Among the first to point out that just because we can say something, it doesn’t mean we actually do were Pawley and Syder. In their seminal 1983 article Two puzzles for linguistic theory: nativelike selection and nativelike fluency, they looked at the utterance I’m so glad you could bring Harry and compared its naturalness with the myriad grammatically correct, but nevertheless peculiar, ways in which it could also be said:

That Harry could be brought by you makes me so glad.

That you could bring Harry gladdens me so.

I am so glad Harry’s being brought by you was possible.

The fact that Harry could be brought by you causes me to be so glad.

I am in a glad state because you could bring Harry.

Obviously, this one could run and run!

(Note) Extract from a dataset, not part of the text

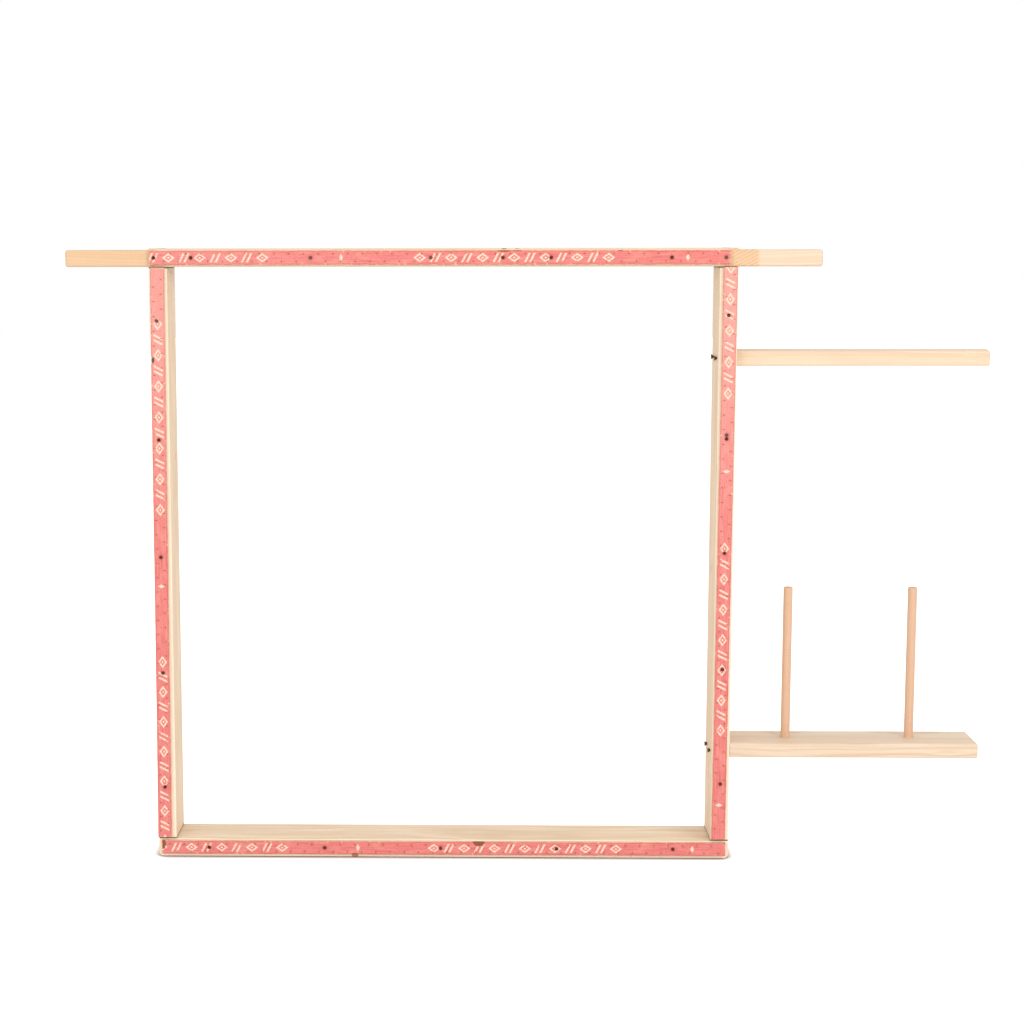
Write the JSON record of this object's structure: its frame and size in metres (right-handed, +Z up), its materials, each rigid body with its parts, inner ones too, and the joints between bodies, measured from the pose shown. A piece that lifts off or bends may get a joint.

And really, that’s the basic point to all of my ramblings today. Just because we can, it doesn’t mean we should!

One of the basic adages that has long informed my teaching is the idea that we should teach the probable, not just the possible. Reactions to the notion of teaching more phrases and chunks often divide into two camps: either teachers feel overwhelmed by the sheer number of possible exponents available to teach and thus end up teaching none, or else they adopt an anything goes attitude which accepts all possible variants as equal.

Ultimately, we should be aiming for a happy median. We need to choose the items we believe are the most useful and we need to teach them. It may well be that we later change our mind about particular examples we’ve taught, that discussions with others or examination of data suggest we may have over-emphasized one particular way of expressing an idea at the expense of another perhaps more useful variant. That’s fine. We’re all entitled to change our minds. The important thing is to recognise that while there are many ways of saying things, some are far better than others – and one of the things students expect of their teachers is a principled selection. The road is long and is paved with many items, and choosing key exponents to achieve particular goals saves us time and energy, leaving more of each free for the pursuit of other items expressing other ideas.